I love seeing her interact with her Peter Rabbit and her stuffed animals. She tells them to do things like “sit up” and “lie down,” and she even wants Peter Rabbit there at breakfast with her. Chris wouldn’t let her have Peter Rabbit on her food tray given it would be a mess, so he told her that Peter Rabbit would “watch” her eat. And she happily agreed. It’s too adorable. I just love these moments and how she is developing. This age is truly precious… but I suppose I’ve said that about every other stage to date. I just love being Pookster’s mummy.

Kaia usually hates holding hands… until she doesn’t

My Kaia is most definitely like her dad. She is stubborn and always wants what she wants. This especially goes for having her hand held. She absolutely HATES it, especially while walking. Randomly, though, she will ask to hold our hand while she’s in her stroller, and it’s really cute. Other times, she will insist on walking and holding just Daddy’s hand. She is Daddy’s girl – no doubt about that.

The last couple of nights, she’s been unusually needy at bedtime. After reading, she will refuse to fall asleep unless she is on top of me or very close to one of us. It’s been very endearing, but also extremely inconvenient given I have things in the kitchen I needed to get done, plus some work emails I had to finish.

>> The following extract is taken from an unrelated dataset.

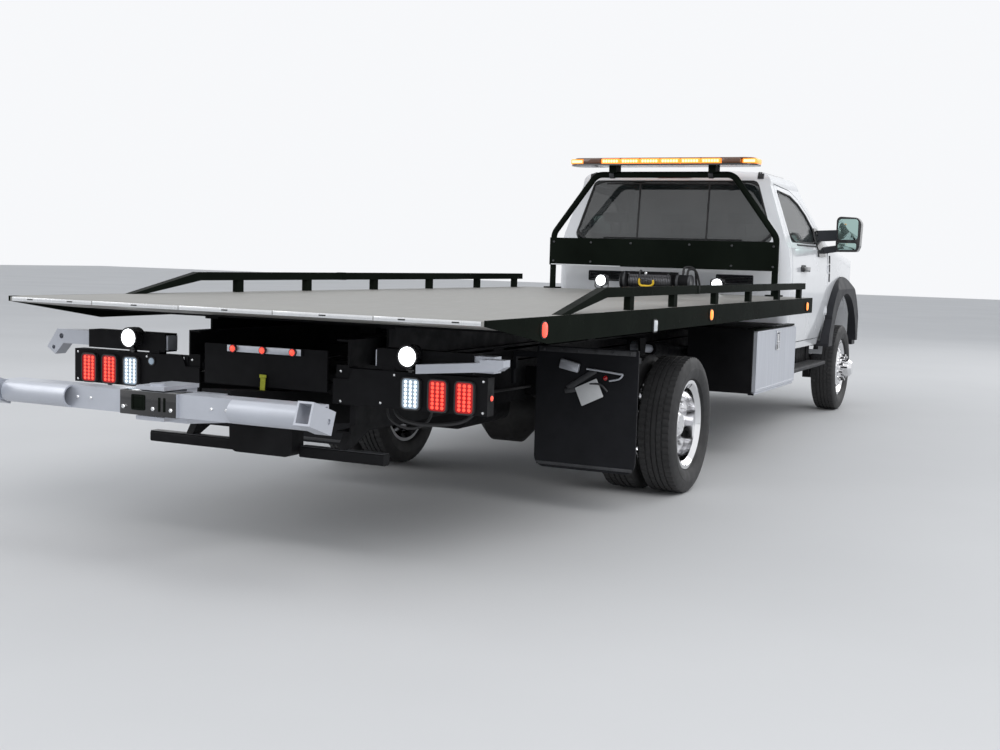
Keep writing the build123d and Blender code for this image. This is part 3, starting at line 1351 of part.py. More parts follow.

But then tonight, she did the cutest thing: while I was singing her to sleep, suddenly out of nowhere, she said, “Hold my hand?” And then she grabbed my hand and held it as she drifted off to sleep.

The days can be long, but the weeks are always so short. I really do cherish these moments with my sweet Kaia Pookie. I still cannot believe she is almost 23 months old and turning 2 years old next month. Her mere existence has filled my heart with so much love and joy that I had never even previously fathomed. I do hope that I can continue to be good to her and treat her how I always wished I could have been treated as a growing child.